Perhaps the most notable feature of inverter technology heat pumps is that they meet many requirements for advanced systems that decrease residential carbon emissions and make owners eligible for tax credits or rebates from state governments or utility providers. These entities have begun offering rewards to homeowners who switch to more energy efficient HVAC systems, such as inverter technology heat pumps. These rebates exist to offset the upfront cost of installing the latest technology and reward consumers for positive environmental purchase decisions, so homeowners across a broader financial spectrum can afford the upgrade.

The Department of Energy (DOE) is well aware of the efficiencies that inverter technology heat pumps offer, and in February 2022 it launched the Residential Cold-Climate Heat Pump Technology Challenge. This initiative is encouraging the industry to continue to develop the next generation of cold climate heat pump technology which can effectively generate heat during colder weather without the need for inefficient auxiliary heat strips.

Midea, the world’s largest producer of major appliances, recently introduced its EVOX line of single and multi-zone heat pumps in the United States which feature inverter technology in both its standard and M-POWEVI Cold Climate Heat Pumps. Midea’s M-POWEVI Cold Climate Heat Pumps are ideal for the Midwestern home as they are capable of 100% heat output down to -4 degrees Fahrenheit. For the few times when those extreme temperatures are sustained, a series of auxiliary heat strips can automatically activate in stages of 5, 10, and 15 kW as needed to maintain comfortable heating levels without causing a spike in energy consumption. Because of the built-in flexibility and compatibility of today’s next generation heat pumps, a gas furnace can be paired with it as a backup should customers so desire.

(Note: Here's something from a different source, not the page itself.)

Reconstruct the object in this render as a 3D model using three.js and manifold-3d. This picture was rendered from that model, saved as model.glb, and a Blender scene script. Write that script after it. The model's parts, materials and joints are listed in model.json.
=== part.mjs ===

Midea’s EVOX system is not the first inverter technology heat pump on the American market, but its suite of products is among the most cost effective, efficient and installer friendly due to industry-leading compatibility with existing systems, even competitors’ components. EVOX equips HVAC contractors with flexible and affordable product and system combinations that can seamlessly mix and match ducted and ductless configurations across multiple applications with up to five zones per heat pump. Midea’s industry-first BI-COM technology allows the EVOX inverter heat pump system to function with the EVOX communicating wall control or existing 24V thermostats or smart/learning controls such as Nest and Ecobee, among many others. As a result, consumers can get the benefits of inverter technology without having to change their existing indoor unit. The Synchro-Connect Technology will make it easier for contractors to make installations and repairs in multi-zone set-ups, helping to streamline installation time and removing potentially costly extra work due to improper wiring or refrigerant line installation. Additionally, Midea’s EVOX heat pumps are Energy Star compliant and hold a high coefficient of performance (COP), heating seasonal performance factor (HSPF) and seasonal energy efficiency ratio (SEER).

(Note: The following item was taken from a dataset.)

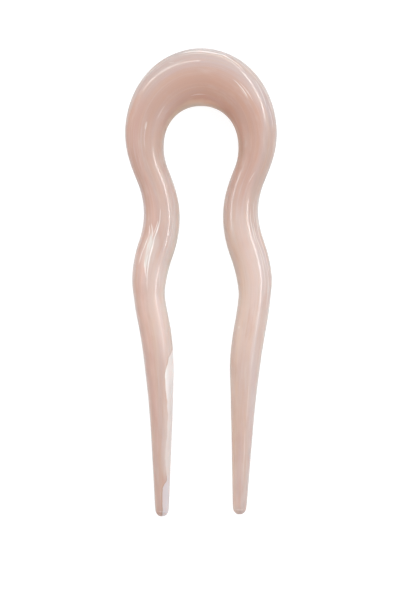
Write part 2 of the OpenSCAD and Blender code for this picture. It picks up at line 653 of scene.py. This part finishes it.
# Pale flecks and threads in the plate, in millimetres: where the middle lies, how far it drifts
# aside for each millimetre along, half its length, half its width, and how strongly it shows
Fleck = namedtuple("Fleck", "along aside lean long wide show")
FLECKS = (
    # wisps on the outside of the left shoulder
    Fleck(-57.2, 0.52, 0.05, 4.0, 0.15, 0.80),
    Fleck(-52.0, 0.78, 0.06, 5.0, 0.22, 1.00),
    Fleck(-45.6, 0.72, -0.13, 3.2, 0.19, 1.00),
    Fleck(-42.0, 0.36, -0.03, 1.8, 0.13, 0.61),
    Fleck(-55.8, 1.25, 0.28, 2.4, 0.22, 0.81),
    Fleck(-53.0, 2.92, -0.06, 2.3, 0.15, 0.60),
    Fleck(-49.6, 2.65, -0.05, 2.6, 0.16, 0.81),
    Fleck(-46.3, 2.68, 0.12, 1.7, 0.19, 0.70),
    Fleck(-45.5, 1.20, -0.18, 2.4, 0.14, 0.81),
    Fleck(-46.2, 1.95, 0.25, 2.2, 0.15, 0.81),
    # threads beside the left leg's inner edge
    Fleck(-57.5, -2.50, 0.07, 4.0, 0.13, 0.19),
    Fleck(-44.0, -2.90, 0.00, 4.5, 0.13, 0.14),
    # left side of the crown
    Fleck(-22.5, 0.00, 0.00, 4.0, 0.17, 0.22),
    Fleck(-19.6, 0.00, 0.00, 1.2, 0.32, 0.39),
    Fleck(-14.8, -2.40, -0.02, 2.8, 0.20, 0.17),
    Fleck(-1.0, -4.40, 0.00, 3.5, 0.16, 0.28),
    Fleck(-5.4, 4.90, -0.70, 0.6, 0.14, 0.22),
    # outer edge of the crown
    Fleck(0.5, 6.15, -0.05, 4.5, 0.20, 0.90),
    Fleck(-1.0, 5.70, -0.03, 3.0, 0.13, 0.30),
    Fleck(2.5, 6.55, -0.06, 5.0, 0.13, 0.33),
    Fleck(5.6, 5.60, -0.26, 3.0, 0.16, 0.70),
    Fleck(8.5, 5.75, -0.15, 4.5, 0.13, 0.28),
    Fleck(-8.5, 5.90, 0.08, 5.0, 0.13, 0.22),
    # right side of the crown
    Fleck(10.2, 1.20, -0.14, 3.3, 0.14, 0.70),
    Fleck(11.4, 1.65, -0.09, 2.9, 0.13, 0.45),
    Fleck(11.2, 0.75, -0.08, 2.0, 0.13, 0.19),
    Fleck(13.5, 4.35, -0.20, 3.5, 0.15, 0.40),
    Fleck(15.0, 5.05, -0.12, 5.0, 0.14, 0.30),
    Fleck(18.5, 4.10, -0.06, 3.0, 0.13, 0.30),
    Fleck(32.3, 0.75, -0.14, 1.8, 0.17, 0.28),
    # threads on the outside of the right shoulder
    Fleck(41.5, 3.20, 0.05, 4.0, 0.13, 0.30),
    Fleck(45.0, 2.40, 0.02, 6.0, 0.13, 0.35),
    Fleck(50.0, 3.00, 0.01, 8.0, 0.14, 0.35),
    Fleck(56.0, 2.50, -0.02, 7.0, 0.13, 0.30),
    Fleck(60.0, 3.20, -0.03, 6.0, 0.13, 0.30),
    Fleck(50.0, 3.75, -0.01, 9.0, 0.20, 0.35),
    # right leg
    Fleck(69.0, 1.45, 0.02, 4.0, 0.14, 0.22),
    Fleck(70.4, -2.70, 0.00, 0.4, 0.37, 0.22),
    Fleck(88.0, 1.10, -0.02, 7.0, 0.13, 0.17),
    Fleck(99.5, 0.60, -0.01, 7.0, 0.13, 0.22),
    # across both tips
    Fleck(-115.3, -0.10, 0.00, 0.25, 1.10, 0.28),
    Fleck(114.9, 0.00, 0.00, 0.25, 1.10, 0.25),
)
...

Overall, today’s next generation of enhanced vapor injection inverter technology heat pumps offer contractors in the Upper Midwest a flexible, comfortable and efficient option that supports forthcoming energy regulations and promotes long-term cost savings. With more states and utilities looking to reduce energy consumption and move away from fossil fuels, advanced heat pumps may be an ideal solution to reliably, cost-effectively and more sustainably heat homes even during harsher winter conditions.